Тут меня и сносит паника. Что с моим ребенком? Силюсь произнести вопрос, но и язык меня не очень хорошо слушается.
Все же мне удается выдавить из себя:
– Дочка?
Мужчина напротив напрягается.
– Лен, ты только не нервничай. Тебя прокесарили.
Поэтому так болит живот? Но... Ужас сжимает сердце, холодом бежит вдоль позвоночника.
– У меня ведь 31 неделя только. Что с моей дочерью?!
– шепчу так, словно кричу на всю палату.
– Жива она. Жива!
– Платон мгновенно считывает мое состояние и не дожидается следующих вопросов, - В кувезе она. Не бойся. Врачи ей обязательно помогут.
Что он глупости говорит? Как можно не бояться? Она же наверняка крохотная совсем. И мало ли какие осложнения...
Говорить тяжело. Но он меня и так понимает.
– Не нагнетай. Это же наша дочь. Она справится. Мы в хорошей клинике. Ей проводят необходимое лечение. Нужно будет привезем еще спецов. Оборудование. Лекарство. Всё будет, что нужно.
– Увидеть хочу, - шепчу, понимая, что рада, что он здесь, рядом.
– Нет, - мне кажется, я вижу, как он отрицательно машет головой, хотя глаза я закрыла. Они сами закрылись. Сил нет, - Нельзя. Ты после операции. Врач разрешит вставать, сходим вместе.
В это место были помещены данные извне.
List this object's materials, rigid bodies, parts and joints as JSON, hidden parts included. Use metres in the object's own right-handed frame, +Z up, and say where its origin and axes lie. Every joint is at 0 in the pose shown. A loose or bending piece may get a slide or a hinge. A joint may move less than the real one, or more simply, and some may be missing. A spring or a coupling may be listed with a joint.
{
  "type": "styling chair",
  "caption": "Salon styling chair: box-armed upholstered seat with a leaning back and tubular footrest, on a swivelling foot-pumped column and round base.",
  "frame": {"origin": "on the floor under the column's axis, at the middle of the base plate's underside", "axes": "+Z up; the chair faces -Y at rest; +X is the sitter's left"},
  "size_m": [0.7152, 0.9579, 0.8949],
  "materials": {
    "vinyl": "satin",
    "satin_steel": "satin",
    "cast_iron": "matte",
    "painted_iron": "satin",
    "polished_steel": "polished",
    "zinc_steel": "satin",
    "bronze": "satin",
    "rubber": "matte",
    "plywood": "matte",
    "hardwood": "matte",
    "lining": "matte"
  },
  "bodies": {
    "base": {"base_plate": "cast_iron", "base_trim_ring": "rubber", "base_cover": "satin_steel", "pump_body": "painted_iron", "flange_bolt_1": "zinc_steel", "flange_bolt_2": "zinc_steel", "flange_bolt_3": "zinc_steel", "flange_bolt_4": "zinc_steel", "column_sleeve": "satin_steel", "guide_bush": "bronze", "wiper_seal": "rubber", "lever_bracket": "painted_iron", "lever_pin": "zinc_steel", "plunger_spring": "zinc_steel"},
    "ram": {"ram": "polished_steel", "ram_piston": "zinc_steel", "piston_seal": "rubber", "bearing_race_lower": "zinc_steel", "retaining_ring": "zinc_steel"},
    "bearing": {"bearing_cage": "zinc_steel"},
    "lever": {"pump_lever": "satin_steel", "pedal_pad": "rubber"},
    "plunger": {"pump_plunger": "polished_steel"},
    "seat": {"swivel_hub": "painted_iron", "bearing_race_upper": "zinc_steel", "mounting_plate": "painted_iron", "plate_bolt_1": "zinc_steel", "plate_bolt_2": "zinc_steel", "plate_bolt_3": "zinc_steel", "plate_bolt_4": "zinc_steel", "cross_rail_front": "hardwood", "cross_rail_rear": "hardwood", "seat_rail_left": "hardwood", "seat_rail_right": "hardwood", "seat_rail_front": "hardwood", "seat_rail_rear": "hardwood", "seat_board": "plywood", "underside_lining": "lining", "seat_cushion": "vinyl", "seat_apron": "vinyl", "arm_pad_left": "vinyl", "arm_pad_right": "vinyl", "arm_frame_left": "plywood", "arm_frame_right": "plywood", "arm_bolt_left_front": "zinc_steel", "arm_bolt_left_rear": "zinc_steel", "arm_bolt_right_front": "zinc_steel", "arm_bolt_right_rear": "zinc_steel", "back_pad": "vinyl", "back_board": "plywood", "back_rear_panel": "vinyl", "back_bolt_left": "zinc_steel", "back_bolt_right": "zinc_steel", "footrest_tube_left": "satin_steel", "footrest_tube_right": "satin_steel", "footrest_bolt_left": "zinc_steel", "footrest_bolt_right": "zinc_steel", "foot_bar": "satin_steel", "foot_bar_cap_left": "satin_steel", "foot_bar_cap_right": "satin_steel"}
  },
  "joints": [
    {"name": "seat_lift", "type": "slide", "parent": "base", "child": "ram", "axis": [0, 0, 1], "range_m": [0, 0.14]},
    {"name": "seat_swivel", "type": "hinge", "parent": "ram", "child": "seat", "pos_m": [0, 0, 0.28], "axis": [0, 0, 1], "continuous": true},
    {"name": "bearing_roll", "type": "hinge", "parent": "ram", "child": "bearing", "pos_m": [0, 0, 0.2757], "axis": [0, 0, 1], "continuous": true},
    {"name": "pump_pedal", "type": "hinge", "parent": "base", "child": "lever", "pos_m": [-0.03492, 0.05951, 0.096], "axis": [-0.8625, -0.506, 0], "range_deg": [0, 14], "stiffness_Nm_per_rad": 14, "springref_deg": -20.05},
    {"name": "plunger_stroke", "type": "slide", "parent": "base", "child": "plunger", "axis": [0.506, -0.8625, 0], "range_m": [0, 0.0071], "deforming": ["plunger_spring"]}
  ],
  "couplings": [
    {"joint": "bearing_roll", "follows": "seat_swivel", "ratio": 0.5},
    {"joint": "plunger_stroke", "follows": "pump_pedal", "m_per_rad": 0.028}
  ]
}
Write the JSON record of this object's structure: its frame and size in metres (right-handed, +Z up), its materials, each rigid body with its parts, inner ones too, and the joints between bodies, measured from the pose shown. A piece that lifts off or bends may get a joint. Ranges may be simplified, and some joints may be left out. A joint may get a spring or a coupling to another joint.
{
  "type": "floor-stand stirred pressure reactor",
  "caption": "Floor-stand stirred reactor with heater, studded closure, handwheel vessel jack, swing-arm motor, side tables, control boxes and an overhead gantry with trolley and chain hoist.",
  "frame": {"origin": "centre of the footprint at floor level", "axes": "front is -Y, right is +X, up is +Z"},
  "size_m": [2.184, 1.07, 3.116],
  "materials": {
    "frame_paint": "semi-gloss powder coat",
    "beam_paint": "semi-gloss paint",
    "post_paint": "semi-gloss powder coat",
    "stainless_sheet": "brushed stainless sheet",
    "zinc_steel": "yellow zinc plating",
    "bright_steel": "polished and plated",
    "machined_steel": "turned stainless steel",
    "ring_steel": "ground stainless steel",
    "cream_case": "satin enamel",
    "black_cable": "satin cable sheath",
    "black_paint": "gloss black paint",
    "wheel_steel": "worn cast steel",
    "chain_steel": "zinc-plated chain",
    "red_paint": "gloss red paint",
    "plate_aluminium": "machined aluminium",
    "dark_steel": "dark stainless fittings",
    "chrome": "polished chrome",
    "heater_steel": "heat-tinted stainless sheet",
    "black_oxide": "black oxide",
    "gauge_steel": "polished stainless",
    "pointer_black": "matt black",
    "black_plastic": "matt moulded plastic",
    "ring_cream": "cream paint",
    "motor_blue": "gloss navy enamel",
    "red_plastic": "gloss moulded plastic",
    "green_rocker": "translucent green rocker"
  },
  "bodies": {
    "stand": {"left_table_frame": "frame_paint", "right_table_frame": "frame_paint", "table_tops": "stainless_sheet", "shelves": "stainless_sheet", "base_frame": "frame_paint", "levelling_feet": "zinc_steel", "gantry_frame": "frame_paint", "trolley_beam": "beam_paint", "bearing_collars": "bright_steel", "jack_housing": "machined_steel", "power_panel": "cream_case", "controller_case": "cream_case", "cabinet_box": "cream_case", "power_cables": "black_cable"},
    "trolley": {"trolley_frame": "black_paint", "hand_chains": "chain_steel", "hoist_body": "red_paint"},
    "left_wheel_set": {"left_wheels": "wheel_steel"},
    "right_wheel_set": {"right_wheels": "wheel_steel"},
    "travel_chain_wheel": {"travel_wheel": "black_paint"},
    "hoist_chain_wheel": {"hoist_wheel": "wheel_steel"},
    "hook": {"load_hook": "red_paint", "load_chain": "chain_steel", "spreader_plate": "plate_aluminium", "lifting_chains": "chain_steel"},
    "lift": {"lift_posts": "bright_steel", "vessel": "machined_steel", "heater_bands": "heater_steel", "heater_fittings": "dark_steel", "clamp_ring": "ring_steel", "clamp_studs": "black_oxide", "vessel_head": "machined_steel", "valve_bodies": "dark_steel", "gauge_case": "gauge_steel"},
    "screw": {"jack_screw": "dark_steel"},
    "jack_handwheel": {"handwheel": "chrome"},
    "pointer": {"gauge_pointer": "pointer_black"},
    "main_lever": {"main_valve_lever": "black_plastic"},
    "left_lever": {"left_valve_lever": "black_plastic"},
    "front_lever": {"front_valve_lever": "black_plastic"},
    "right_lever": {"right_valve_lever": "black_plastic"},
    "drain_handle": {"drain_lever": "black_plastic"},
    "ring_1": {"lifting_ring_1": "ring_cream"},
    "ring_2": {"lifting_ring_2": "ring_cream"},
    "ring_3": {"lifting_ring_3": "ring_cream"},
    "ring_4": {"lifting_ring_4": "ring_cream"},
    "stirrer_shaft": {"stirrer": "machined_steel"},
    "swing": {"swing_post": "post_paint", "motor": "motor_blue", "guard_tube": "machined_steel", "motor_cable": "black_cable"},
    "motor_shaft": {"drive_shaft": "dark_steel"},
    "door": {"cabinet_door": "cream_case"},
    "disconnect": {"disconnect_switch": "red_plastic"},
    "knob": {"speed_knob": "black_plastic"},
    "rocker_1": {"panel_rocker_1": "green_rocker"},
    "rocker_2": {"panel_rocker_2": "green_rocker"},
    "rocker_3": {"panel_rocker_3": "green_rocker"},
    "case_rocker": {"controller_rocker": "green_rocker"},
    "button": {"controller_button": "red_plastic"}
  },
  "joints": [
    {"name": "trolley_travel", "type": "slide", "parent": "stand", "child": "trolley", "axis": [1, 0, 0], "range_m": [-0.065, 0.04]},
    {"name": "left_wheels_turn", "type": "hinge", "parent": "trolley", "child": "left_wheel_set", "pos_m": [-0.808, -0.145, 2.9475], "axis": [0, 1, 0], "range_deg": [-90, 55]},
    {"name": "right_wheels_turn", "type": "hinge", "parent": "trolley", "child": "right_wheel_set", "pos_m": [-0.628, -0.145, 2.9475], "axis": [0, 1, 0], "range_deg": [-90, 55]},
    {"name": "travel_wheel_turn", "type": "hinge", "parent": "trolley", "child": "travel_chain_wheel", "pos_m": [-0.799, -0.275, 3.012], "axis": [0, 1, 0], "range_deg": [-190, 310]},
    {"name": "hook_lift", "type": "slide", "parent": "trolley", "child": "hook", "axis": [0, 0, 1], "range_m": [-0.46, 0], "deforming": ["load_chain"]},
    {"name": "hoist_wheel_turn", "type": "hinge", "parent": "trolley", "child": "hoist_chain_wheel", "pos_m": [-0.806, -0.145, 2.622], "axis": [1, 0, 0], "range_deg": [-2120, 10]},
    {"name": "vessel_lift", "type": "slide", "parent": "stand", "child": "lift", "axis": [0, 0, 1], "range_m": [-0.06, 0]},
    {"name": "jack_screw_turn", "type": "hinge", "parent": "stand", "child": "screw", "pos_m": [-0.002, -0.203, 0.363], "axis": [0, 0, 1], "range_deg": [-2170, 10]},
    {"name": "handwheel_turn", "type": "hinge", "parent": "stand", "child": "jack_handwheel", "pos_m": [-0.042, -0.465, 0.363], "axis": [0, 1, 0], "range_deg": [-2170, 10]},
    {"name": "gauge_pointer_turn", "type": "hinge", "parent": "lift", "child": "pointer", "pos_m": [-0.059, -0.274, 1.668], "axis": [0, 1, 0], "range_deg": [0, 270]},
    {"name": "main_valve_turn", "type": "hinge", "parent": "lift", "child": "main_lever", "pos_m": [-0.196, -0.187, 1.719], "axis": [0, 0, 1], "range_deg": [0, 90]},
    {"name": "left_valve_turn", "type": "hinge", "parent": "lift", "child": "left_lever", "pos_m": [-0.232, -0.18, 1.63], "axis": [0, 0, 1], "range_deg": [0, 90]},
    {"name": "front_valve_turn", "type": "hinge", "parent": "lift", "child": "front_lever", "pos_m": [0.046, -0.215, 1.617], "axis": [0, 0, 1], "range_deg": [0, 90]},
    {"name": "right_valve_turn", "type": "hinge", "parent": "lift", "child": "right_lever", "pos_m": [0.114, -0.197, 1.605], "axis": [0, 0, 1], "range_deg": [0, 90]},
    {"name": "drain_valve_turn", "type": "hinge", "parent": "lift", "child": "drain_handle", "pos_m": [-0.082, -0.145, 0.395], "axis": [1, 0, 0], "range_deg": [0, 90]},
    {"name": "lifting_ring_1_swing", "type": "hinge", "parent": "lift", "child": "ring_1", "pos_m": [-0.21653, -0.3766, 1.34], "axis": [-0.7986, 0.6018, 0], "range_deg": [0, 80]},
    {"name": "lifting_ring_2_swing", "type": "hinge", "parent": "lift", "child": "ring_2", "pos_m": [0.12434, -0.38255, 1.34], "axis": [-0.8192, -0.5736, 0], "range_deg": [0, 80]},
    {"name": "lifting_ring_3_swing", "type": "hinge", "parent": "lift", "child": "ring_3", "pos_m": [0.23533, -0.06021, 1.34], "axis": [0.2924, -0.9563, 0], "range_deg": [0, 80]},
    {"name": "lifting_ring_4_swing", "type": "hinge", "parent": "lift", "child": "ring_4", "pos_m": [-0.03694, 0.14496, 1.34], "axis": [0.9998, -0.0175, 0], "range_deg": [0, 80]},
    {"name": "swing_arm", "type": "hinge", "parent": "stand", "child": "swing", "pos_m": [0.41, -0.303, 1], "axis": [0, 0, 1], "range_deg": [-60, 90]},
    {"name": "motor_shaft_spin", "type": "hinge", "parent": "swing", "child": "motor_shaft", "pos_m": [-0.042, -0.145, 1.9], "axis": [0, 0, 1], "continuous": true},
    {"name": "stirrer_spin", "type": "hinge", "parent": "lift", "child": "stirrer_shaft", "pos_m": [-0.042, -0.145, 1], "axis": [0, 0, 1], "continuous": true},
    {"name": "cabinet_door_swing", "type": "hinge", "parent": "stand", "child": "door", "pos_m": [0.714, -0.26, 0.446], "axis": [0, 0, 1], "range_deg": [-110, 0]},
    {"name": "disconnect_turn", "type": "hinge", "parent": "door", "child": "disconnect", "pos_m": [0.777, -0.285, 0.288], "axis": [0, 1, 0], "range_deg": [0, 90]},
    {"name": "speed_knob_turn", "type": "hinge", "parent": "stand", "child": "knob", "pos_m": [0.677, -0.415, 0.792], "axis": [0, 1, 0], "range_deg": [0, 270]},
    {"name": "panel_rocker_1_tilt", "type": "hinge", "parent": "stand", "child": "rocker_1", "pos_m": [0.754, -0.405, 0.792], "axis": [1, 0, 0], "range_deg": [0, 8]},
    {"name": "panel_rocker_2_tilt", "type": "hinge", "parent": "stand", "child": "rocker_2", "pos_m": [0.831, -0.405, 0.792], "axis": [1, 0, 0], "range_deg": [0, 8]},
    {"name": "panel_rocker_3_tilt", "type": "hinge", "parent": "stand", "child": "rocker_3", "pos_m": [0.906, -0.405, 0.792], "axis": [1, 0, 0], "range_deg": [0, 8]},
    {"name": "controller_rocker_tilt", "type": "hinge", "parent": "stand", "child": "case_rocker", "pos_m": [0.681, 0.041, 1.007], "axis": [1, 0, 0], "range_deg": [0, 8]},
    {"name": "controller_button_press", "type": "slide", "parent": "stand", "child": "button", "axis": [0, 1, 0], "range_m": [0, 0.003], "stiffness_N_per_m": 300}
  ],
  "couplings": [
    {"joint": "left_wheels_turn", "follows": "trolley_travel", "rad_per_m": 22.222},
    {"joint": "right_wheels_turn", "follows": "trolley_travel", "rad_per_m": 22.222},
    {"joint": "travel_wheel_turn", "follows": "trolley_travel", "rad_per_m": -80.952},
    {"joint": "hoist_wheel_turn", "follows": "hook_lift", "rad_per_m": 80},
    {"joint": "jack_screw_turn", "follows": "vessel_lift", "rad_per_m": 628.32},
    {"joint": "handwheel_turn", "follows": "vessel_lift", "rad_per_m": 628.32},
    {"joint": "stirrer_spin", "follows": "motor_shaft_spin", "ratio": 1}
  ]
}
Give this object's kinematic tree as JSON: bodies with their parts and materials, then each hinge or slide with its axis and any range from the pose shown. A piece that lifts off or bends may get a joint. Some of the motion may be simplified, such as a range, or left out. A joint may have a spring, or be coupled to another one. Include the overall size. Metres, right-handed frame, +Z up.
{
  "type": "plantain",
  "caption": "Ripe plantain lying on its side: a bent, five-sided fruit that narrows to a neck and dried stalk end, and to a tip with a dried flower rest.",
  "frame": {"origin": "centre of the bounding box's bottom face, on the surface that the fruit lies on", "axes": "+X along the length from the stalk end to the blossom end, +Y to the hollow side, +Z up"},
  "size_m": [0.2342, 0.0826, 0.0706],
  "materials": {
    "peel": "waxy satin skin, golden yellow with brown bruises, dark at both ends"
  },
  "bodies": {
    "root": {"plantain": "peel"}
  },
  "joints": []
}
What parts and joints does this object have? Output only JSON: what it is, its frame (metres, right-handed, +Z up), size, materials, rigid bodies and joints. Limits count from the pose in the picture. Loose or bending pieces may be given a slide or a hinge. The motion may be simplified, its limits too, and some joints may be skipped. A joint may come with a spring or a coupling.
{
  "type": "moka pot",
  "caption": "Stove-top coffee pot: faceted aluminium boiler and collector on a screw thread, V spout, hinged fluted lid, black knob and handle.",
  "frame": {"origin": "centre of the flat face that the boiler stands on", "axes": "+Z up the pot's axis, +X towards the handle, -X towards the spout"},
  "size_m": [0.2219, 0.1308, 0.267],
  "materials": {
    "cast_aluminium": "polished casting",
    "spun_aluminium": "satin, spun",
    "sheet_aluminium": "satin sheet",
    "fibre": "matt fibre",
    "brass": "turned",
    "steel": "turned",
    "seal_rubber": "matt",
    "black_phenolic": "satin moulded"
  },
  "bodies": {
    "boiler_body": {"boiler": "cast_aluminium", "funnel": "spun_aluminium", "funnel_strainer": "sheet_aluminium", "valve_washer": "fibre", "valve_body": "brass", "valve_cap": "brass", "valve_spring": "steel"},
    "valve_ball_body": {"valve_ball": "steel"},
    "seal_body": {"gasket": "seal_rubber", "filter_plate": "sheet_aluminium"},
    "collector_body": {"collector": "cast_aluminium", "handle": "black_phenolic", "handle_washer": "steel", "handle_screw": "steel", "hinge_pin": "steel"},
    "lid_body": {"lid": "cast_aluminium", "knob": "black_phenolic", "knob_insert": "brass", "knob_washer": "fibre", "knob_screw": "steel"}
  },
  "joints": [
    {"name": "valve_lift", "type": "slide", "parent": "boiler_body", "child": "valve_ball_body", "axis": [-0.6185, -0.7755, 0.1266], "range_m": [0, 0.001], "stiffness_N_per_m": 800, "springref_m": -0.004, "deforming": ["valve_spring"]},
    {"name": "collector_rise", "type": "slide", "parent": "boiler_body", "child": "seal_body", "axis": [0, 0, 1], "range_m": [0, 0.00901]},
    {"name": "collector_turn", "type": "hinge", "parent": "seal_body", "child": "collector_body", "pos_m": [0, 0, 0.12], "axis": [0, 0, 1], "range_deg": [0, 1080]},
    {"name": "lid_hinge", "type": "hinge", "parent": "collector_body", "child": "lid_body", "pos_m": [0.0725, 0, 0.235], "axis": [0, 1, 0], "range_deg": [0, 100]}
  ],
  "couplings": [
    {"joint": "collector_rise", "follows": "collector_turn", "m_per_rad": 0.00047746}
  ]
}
Помолчав какое-то время добавляет:
– Она красивая.
Что в его голосе? Нежность? Странно так. Мне казалось, что Платон и нежность несовместимы.
– Им документы твои нужны... добавляет он, имея в виду персонал клиники.
– В машине должны быть. Паспорт и страховка.
Стоп. А как меня оперировали без документов?
– Платон, ты, что, документы не нашел?
– Я их и не искал. Не до того мне было.
– А как же тогда?
– Деньги, Лен.
Возвращаются воспоминания, как все случилось.